WHAT THE EXERCISE ASKS: Could every line of the data be printed exactly as it reads?

Start RAW DATA

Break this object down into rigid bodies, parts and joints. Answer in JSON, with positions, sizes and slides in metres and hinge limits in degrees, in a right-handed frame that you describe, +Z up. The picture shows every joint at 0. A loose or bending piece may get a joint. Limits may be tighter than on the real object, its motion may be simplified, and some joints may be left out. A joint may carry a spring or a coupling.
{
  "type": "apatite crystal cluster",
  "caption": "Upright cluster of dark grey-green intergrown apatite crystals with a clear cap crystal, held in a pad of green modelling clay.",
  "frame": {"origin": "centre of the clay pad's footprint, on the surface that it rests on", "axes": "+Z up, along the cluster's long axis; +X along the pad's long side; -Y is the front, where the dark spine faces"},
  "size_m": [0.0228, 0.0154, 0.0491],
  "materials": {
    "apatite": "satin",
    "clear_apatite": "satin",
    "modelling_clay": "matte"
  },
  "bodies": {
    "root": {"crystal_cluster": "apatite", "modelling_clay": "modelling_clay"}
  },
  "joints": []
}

End RAW DATA

FULL ANSWER:
Break this object down into rigid bodies, parts and joints. Answer in JSON, with positions, sizes and slides in metres and hinge limits in degrees, in a right-handed frame that you describe, +Z up. The picture shows every joint at 0. A loose or bending piece may get a joint. Limits may be tighter than on the real object, its motion may be simplified, and some joints may be left out. A joint may carry a spring or a coupling.
{
  "type": "apatite crystal cluster",
  "caption": "Upright cluster of dark grey-green intergrown apatite crystals with a clear cap crystal, held in a pad of green modelling clay.",
  "frame": {"origin": "centre of the clay pad's footprint, on the surface that it rests on", "axes": "+Z up, along the cluster's long axis; +X along the pad's long side; -Y is the front, where the dark spine faces"},
  "size_m": [0.0228, 0.0154, 0.0491],
  "materials": {
    "apatite": "satin",
    "clear_apatite": "satin",
    "modelling_clay": "matte"
  },
  "bodies": {
    "root": {"crystal_cluster": "apatite", "modelling_clay": "modelling_clay"}
  },
  "joints": []
}